The standard Davis motobike fork. The type on all motobikes; I think is referred to as truss fork, because of the truss rods....right...unless you mean something different..


----------



## Goldenindian (Apr 5, 2017)

catfish said:


> Isn't it this? View attachment 446896



That is a triple plate type fork


----------



## Goldenindian (Apr 5, 2017)

Standard "truss" fork


----------



## Balloontyre (Apr 5, 2017)

The standard light duty fork is trussed, yes, but in true H-D and Chief fashion, the creme de la creme of Davis forks is the heavy duty truss. Note how truss rods terminate at the dropout.


----------



## Balloontyre (Apr 5, 2017)

Heavy duty H-D truss fork.


----------



## Goldenindian (Apr 5, 2017)

What year was the Harley heavy duty? 1917?? Is it only one year in Harley's run?


----------



## Goldenindian (Apr 5, 2017)

1917and 1918?


----------



## Balloontyre (Apr 6, 2017)

Goldenindian said:


> What year was the Harley heavy duty? 1917?? Is it only one year in Harley's run?

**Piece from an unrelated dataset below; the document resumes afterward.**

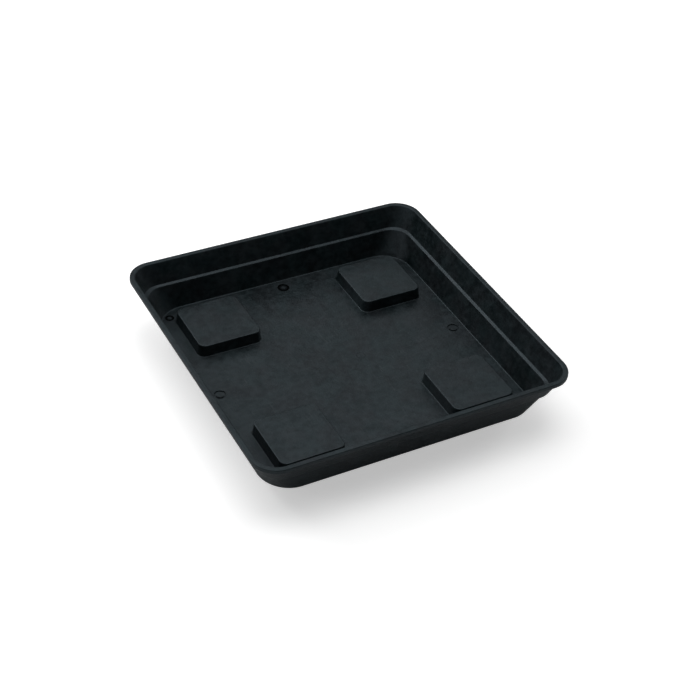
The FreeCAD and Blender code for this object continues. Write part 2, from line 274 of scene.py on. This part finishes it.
def tray_plastic():
    """Satin black polypropylene: mottling, flow lines, fine grain, painted shade in the ring
    grooves, and scuffs.
    """
    n = Nodes("tray_plastic")
    x, y, z = n.split(n.where)
    flow, gate_ring = gate_marks(n, x, y, z)
    # painted shade in the grooves of the moulding rings
    painted_groove_shade = ring_painted_shade(n, x, y, z)
    scuff = handling_scuffs(n, z)
    clouds = n.noise(30.0, 4.0, 0.6, 0.6)
    mottle = n.noise(125.0, 4.0, 0.65)
    tone = n.math(
        "ADD",
        n.math("MULTIPLY", clouds, 0.34),
        n.math("MULTIPLY", mottle, 0.50),
        n.math("MULTIPLY", flow, 0.16),
    )

    plain = n.mix(n.span(tone, 0.40, 0.60, 0.0, 1.0), TRAY_DARK, TRAY_LIGHT)
    cool = n.mix(n.span(n.noise(34.0, 2.0), 0.4, 0.6, 0.0, 1.0), TRAY_WARM, TRAY_COOL)
    colour = n.mix(0.35, plain, cool)
    # painted shade: the ring grooves darkened
    colour = n.mix(painted_groove_shade, colour, TRAY_GROOVE_SHADE_AND_GATE_MARK)
    colour = n.mix(scuff, colour, TRAY_SCUFF)
    colour = n.mix(n.math("MULTIPLY", gate_ring, 0.5), colour, TRAY_GROOVE_SHADE_AND_GATE_MARK)

    rough = n.math(
        "ADD",
        n.span(clouds, 0.35, 0.65, TRAY_ROUGH - 0.04, TRAY_ROUGH + 0.04),
        n.span(mottle, 0.35, 0.65, -0.06, 0.06),
        n.span(z, RIM_TOP - 0.0022, RIM_TOP - 0.0004, 0.0, RIM_COARSER),
        n.math("MULTIPLY", painted_groove_shade, 0.35),
        n.math("MULTIPLY", scuff, 0.12),
    )

    waves = n.noise(130.0, 4.0, 0.65, 0.5)
    pores = n.noise(420.0, 3.0, 0.6)
    grain = n.noise(1500.0, 2.0, 0.6)
    normal = n.bump(waves, 0.40, 0.0012)
    normal = n.bump(gate_ring, 0.35, -0.0004, normal)
    normal = n.bump(pores, 0.30, 0.0004, normal)
    normal = n.bump(grain, 0.25, 0.00015, normal)

    # a metal as dark as this plastic reflects almost nothing, so this takes the gloss away; in
    # the ring grooves this is painted shade
    dull = n.math(
        "MAXIMUM",
        n.span(tone, 0.42, 0.58, 0.20, 0.0),
        n.math("MULTIPLY", gate_ring, 0.4),
        n.math("MULTIPLY", painted_groove_shade, 0.9),
    )
    n.surface(colour, rough, normal, dull)
    n.shader.inputs["IOR"].default_value = TRAY_IOR
    n.shader.inputs["Specular Tint"].default_value = TRAY_GLOSS_TINT
    return n.material


# ------------------------------------------------------------ casters
ZINC_BLUE = (0.93, 0.97, 1.0)
ZINC_STRAW = (0.95, 0.92, 0.80)
ZINC_DULL = (0.66, 0.67, 0.69)
STEEL_DUST = (0.21, 0.20, 0.18, 1)
BALL_STEEL = (0.66, 0.66, 0.67, 1)
BALL_GREASE = (0.30, 0.26, 0.19, 1)
TURNED_BRIGHT = (0.60, 0.61, 0.63, 1)
TURNED_STAINED = (0.36, 0.34, 0.30, 1)
NYLON_DARK = (0.012, 0.012, 0.013, 1)
NYLON_LIGHT = (0.030, 0.030, 0.031, 1)
RUBBER_DARK = (0.020, 0.020, 0.021, 1)
RUBBER_LIGHT = (0.036, 0.035, 0.034, 1)
WHEEL_DUST = (0.115, 0.105, 0.092, 1)
METAL = 1.0
PLATE_BRIGHT = 0.64
FORK_BRIGHT = 0.60
PLATE_ROLLED = (60.0, 2400.0, 2400.0)    # noise scale by axis: the lines run along X
FORK_ROLLED = (2000.0, 2000.0, 90.0)     # and up the legs
AXLE_ROUGH = 0.34
KINGPIN_ROUGH = 0.30
SCREW_ROUGH = 0.36
UPRIGHT = (0, 0, 1)


def zinc_steel(name, bright, rolled):
    """Zinc-plated pressed steel: rolling lines, cloudy passivation, fine scratches."""
    n = Nodes(name)
    cloud = n.noise(90.0, 4.0, 0.6, 0.8)
    grains = n.add("ShaderNodeTexVoronoi", feature="F1")
    grains.inputs["Scale"].default_value = 900.0
    n.set(grains.inputs["Vector"], n.where)
    spangle = n.split(grains.outputs["Color"])[0]
    blue, straw, dull = (
        tuple(bright * c for c in colour) + (1,) for colour in (ZINC_BLUE, ZINC_STRAW, ZINC_DULL)
    )
    plated = n.mix(n.span(cloud, 0.42, 0.66, 0.0, 0.8), blue, straw)
    spangled = n.mix(n.span(spangle, 0.0, 1.0, 0.0, 0.35), plated, dull)
    dust = n.span(n.noise(38.0, 5.0, 0.7), 0.50, 0.75, 0.0, 0.55)
    colour = n.mix(dust, spangled, STEEL_DUST)
    lines = n.noise(1.0, 3.0, 0.6, 0.0, n.scaled(*rolled))
    hairs = n.scratches(40.0, 1500.0)
    rough = n.math(
        "ADD",
        n.span(lines, 0.3, 0.7, 0.24, 0.38),
        n.math("MULTIPLY", spangle, 0.06),
        n.math("MULTIPLY", dust, 0.30),
    )
    rough = n.math("SUBTRACT", rough, n.math("MULTIPLY", hairs, 0.10))
    normal = n.bump(lines, 0.12, 0.00006)
    normal = n.bump(hairs, 0.15, 0.00005, normal)
    normal = n.bump(n.noise(700.0, 2.0), 0.10, 0.00010, normal)
    n.surface(colour, rough, normal, METAL)
    return n.material


def bearing_steel():
    """Ground and polished balls under a thin film of grease."""
    n = Nodes("bearing_steel")
    grease_film_and_band_shade = n.noise(260.0, 3.0, 0.6)
    greasy = n.span(grease_film_and_band_shade, 0.48, 0.68, 0.0, 0.7)
    colour = n.mix(greasy, BALL_STEEL, BALL_GREASE)
    rough = n.span(n.noise(900.0, 2.0), 0.3, 0.7, 0.10, 0.16)
    rough = n.math("ADD", rough, n.math("MULTIPLY", greasy, 0.2))
    n.surface(colour, rough, n.bump(grease_film_and_band_shade, 0.15, 0.00012), METAL)
    return n.material


def turned_steel(name, centre, axis, roughness):
    """Plated rivet and screw steel, stained in patches, with faint rings about this axis."""
    n = Nodes(name)
    radius = n.about(centre, axis)[0]
    rings = n.rings(radius, 4200.0)
    cloud = n.noise(220.0, 4.0, 0.6)
    colour = n.mix(n.span(cloud, 0.45, 0.70, 0.0, 0.7), TURNED_BRIGHT, TURNED_STAINED)
    rough = n.span(rings, 0.3, 0.7, roughness - 0.06, roughness + 0.06)
    rough = n.math("ADD", rough, n.span(cloud, 0.4, 0.8, 0.0, 0.15))
    normal = n.bump(rings, 0.18, 0.00005)
    normal = n.bump(n.noise(1400.0, 2.0), 0.12, 0.00008, normal)
    n.surface(colour, rough, normal, METAL)
    return n.material


def hub_plastic(name, centre, axis):
    """Moulded black nylon wheel: faint turning rings, a parting line and dust."""
    n = Nodes(name)
    radius, along = n.about(centre, axis)
    rings = n.rings(radius, 2600.0)
    cloud = n.noise(150.0, 4.0, 0.6)
    dust = n.span(n.noise(420.0, 4.0, 0.7), 0.52, 0.72, 0.0, 0.35)
    base = n.mix(n.span(cloud, 0.35, 0.65, 0.0, 1.0), NYLON_DARK, NYLON_LIGHT)
    colour = n.mix(dust, base, WHEEL_DUST)
    parting = n.span(n.math("ABSOLUTE", along), 0.0, 0.00016, 1.0, 0.0)
    rough = n.math("ADD", n.span(cloud, 0.3, 0.7, 0.38, 0.52), n.math("MULTIPLY", dust, 0.3))
    normal = n.bump(rings, 0.15, 0.00006)
    normal = n.bump(parting, 0.5, 0.00008, normal)
    normal = n.bump(n.noise(1600.0, 2.0), 0.25, 0.00012, normal)
    n.surface(colour, rough, normal)
    return n.material


def tyre_rubber(name, centre, axis, reach):
    """Grey-black rubber tyre, dusty and fretted where it meets the ground."""
    n = Nodes(name)
    radius = n.about(centre, axis)[0]
    grit = n.noise(600.0, 5.0, 0.7)
    blotch = n.noise(160.0, 3.0, 0.6)
    side = n.mix(n.span(blotch, 0.35, 0.65, 0.0, 1.0), RUBBER_DARK, RUBBER_LIGHT)
    tread = n.span(radius, reach - 0.0011, reach - 0.0001, 0.0, 1.0)
    speck = n.span(grit, 0.42, 0.66, 0.15, 0.9)
    colour = n.mix(n.math("MULTIPLY", tread, speck), side, WHEEL_DUST)
    rings = n.rings(radius, 1500.0, 1.0)
    rough = n.math("ADD", n.span(blotch, 0.3, 0.7, 0.62, 0.78), n.math("MULTIPLY", tread, 0.14))
    normal = n.bump(rings, 0.2, 0.00010)
    normal = n.bump(grit, 0.4, 0.00025, normal)
    n.surface(colour, rough, normal)
    return n.material


def dress_casters():
    """Pressed steel and balls share a material; the rest turn about their own caster's axes."""
    plate_zinc = zinc_steel("plate_zinc", PLATE_BRIGHT, PLATE_ROLLED)
    fork_zinc = zinc_steel("fork_zinc", FORK_BRIGHT, FORK_ROLLED)
    place([c + "_caster_plate" for c in corners], plate_zinc)
    place([c + "_fork" for c in corners], fork_zinc)
    place([c + "_bearing_balls" for c in corners], bearing_steel())
    for corner, pad in zip(corners, pads):
        low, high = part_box(corner + "_tyre")
        wheel_at = tuple((low + high) / 2)
        wheel_radius = (high.z - low.z) / 2
        pad_at = tuple(pad["pos_m"])
        inward = Vector((-pad_at[0], -pad_at[1], 0.0)).normalized()
        axle = (-inward.y, inward.x, 0.0)
        rubber = tyre_rubber(corner + "_tyre_rubber", wheel_at, axle, wheel_radius)
        nylon = hub_plastic(corner + "_hub_plastic", wheel_at, axle)
        axle_steel = turned_steel(corner + "_axle_steel", wheel_at, axle, AXLE_ROUGH)
        kingpin_steel = turned_steel(corner + "_kingpin_steel", pad_at, UPRIGHT, KINGPIN_ROUGH)
        screw_steel = turned_steel(corner + "_screw_steel", pad_at, UPRIGHT, SCREW_ROUGH)
        place([corner + "_tyre"], rubber)
        place([corner + "_wheel_hub"], nylon)
        place([corner + "_wheel_axle"], axle_steel)
        place([corner + "_kingpin"], kingpin_steel)
        place([corner + "_mounting_screws"], screw_steel)


# ------------------------------------------------------------ floor
FLOOR_SIZE = 60.0
FLOOR_WHITE = 0.93
FLOOR_GLOW = 0.45
FLOOR_ROUGH = 0.95
BOUNCE_WHITE = 0.65
BOUNCE_HEIGHT = -0.001


def floor_sheet(name, height, white, glow):
    """A plain square sheet lying level at this height."""
    mesh = bpy.data.meshes.new(name)
    s, z = FLOOR_SIZE / 2, height
    mesh.from_pydata([(-s, -s, z), (s, -s, z), (s, s, z), (-s, s, z)], [], [(0, 1, 2, 3)])
    sheet = bpy.data.objects.new(name, mesh)
    bpy.context.scene.collection.objects.link(sheet)
    n = Nodes(name)
    n.surface((white, white, white, 1), FLOOR_ROUGH)
    n.shader.inputs["Emission Color"].default_value = (1, 1, 1, 1)
    n.shader.inputs["Emission Strength"].default_value = glow
    mesh.materials.append(n.material)
    return sheet


def make_floor():
    """The pale floor that shows, and a sheet just under it that lights the tray."""
    floor = floor_sheet("floor", 0.0, FLOOR_WHITE, FLOOR_GLOW)
    floor.visible_diffuse = False
    floor.visible_glossy = False
    floor.visible_shadow = False
    bounce = floor_sheet("floor_bounce", BOUNCE_HEIGHT, BOUNCE_WHITE, 0.0)
    bounce.visible_camera = False


# ------------------------------------------------------------ light
# name, place, size, power in watts
LIGHTS = (
    ("back_left", (-1.1, 1.7, 1.7), (1.6, 1.2), 27.0),
    ("back_right", (1.1, 1.7, 1.7), (1.6, 1.2), 4.8),
    ("overhead", (0.1, 0.1, 2.2), (1.8, 1.8), 25.5),
    ("left", (-2.2, 0.2, 1.3), (1.6, 1.2), 7.5),
    ("right", (2.2, 0.2, 1.3), (1.6, 1.2), 9.7),
    ("front_left", (-1.4, -1.8, 1.5), (1.6, 1.2), 3.8),
)
# the world's strength by how far up a direction points: a faint glow up to the horizon
WORLD = {"From Min": 0.05, "From Max": 0.45, "To Min": 0.14, "To Max": 0.0}
WORLD_COLOUR = (0.93, 0.97, 1.0, 1)


def area_light(name, at, size, power):
    """A soft rectangular light aimed at the middle of the tray."""
    data = bpy.data.lights.new(name, "AREA")
    data.energy = power
    data.shape = "RECTANGLE"
    data.size, data.size_y = size
    light = bpy.data.objects.new(name, data)
    bpy.context.scene.collection.objects.link(light)
    light.location = at
    aim = Vector((0.0, 0.0, tray_high.z / 2))
    light.rotation_mode = "QUATERNION"
    light.rotation_quaternion = (aim - Vector(at)).to_track_quat("-Z", "Y")


def make_light():
    """Six soft lamps, and a world that is dark overhead."""
    world = bpy.data.worlds.new("world")
    world.use_nodes = True
    tree = world.node_tree
    background = tree.nodes["Background"]
    where = tree.nodes.new("ShaderNodeTexCoord")
    split = tree.nodes.new("ShaderNodeSeparateXYZ")
    height = tree.nodes.new("ShaderNodeMapRange")
    for key, number in WORLD.items():
        height.inputs[key].default_value = number
    tree.links.new(where.outputs["Generated"], split.inputs[0])
    tree.links.new(split.outputs["Z"], height.inputs["Value"])
    tree.links.new(height.outputs["Result"], background.inputs["Strength"])
    background.inputs["Color"].default_value = WORLD_COLOUR
    bpy.context.scene.world = world
    for name, at, size, power in LIGHTS:
        area_light(name, at, size, power)


make_camera()
make_light()
make_floor()
bpy.context.scene.view_settings.view_transform = "Standard"
place(["tray"], tray_plastic())
dress_casters()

From what I've learned from Patric, up to 1922.

Sears Chief 1915 to 1919


----------



## cyclingday (Apr 6, 2017)

Was the heavy duty fork an option, or only supplied on a specific model?


----------



## Balloontyre (Apr 6, 2017)

cyclingday said:


> Was the heavy duty fork an option, or only supplied on a specific model?




 motorcyke model from what I know. Unless another of the HD models had a trussed fork.

A side note, Mead may have also used it 1915 & 16 but I have yet to see a true survivor bike that has the heavy duty truss fork,  the catalog images do suggest it's possible.


----------



## bricycle (Apr 6, 2017)

Did they ever make a triple plate crown with truss rods?


----------



## Goldenindian (Apr 6, 2017)

bricycle said:


> Did they ever make a triple plate crown with truss rods?



that is something i have never seen Davis use. I do think i know the fork you are thinking of and it is Michigan city. Not Davis.


----------



## Goldenindian (Apr 6, 2017)

Like this?


----------



## frankster41 (Apr 6, 2017)

A friend of mine collects HD bikes I see a couple with truss rod fork.


----------



## bricycle (Apr 6, 2017)

Goldenindian said:


> Like this? View attachment 447274



YES! thanks Pal!


----------



## bricycle (Apr 6, 2017)

Goldenindian said:


> Like this? View attachment 447274



what does the headbadge look like...not a racycle is it?


----------



## Goldenindian (Apr 6, 2017)

The badge is "triumph" Michigan city. I will post soon.


----------



## Goldenindian (Apr 7, 2017)




----------



## bricycle (Apr 7, 2017)

Goldenindian said:


> View attachment 447574



Way Kool badge!!!


----------



## Goldenindian (Apr 7, 2017)

This was from the cabe as well. Michigan city built Elgin with the same fork.


----------



## bricycle (Apr 7, 2017)

Goldenindian said:


> Is was from the cabe as well. Michigan city built Elgin with the same fork.
> 
> View attachment 447577



Thanks for this info!


----------



## JO BO (Jun 27, 2020)

Heavy duty. 1920


----------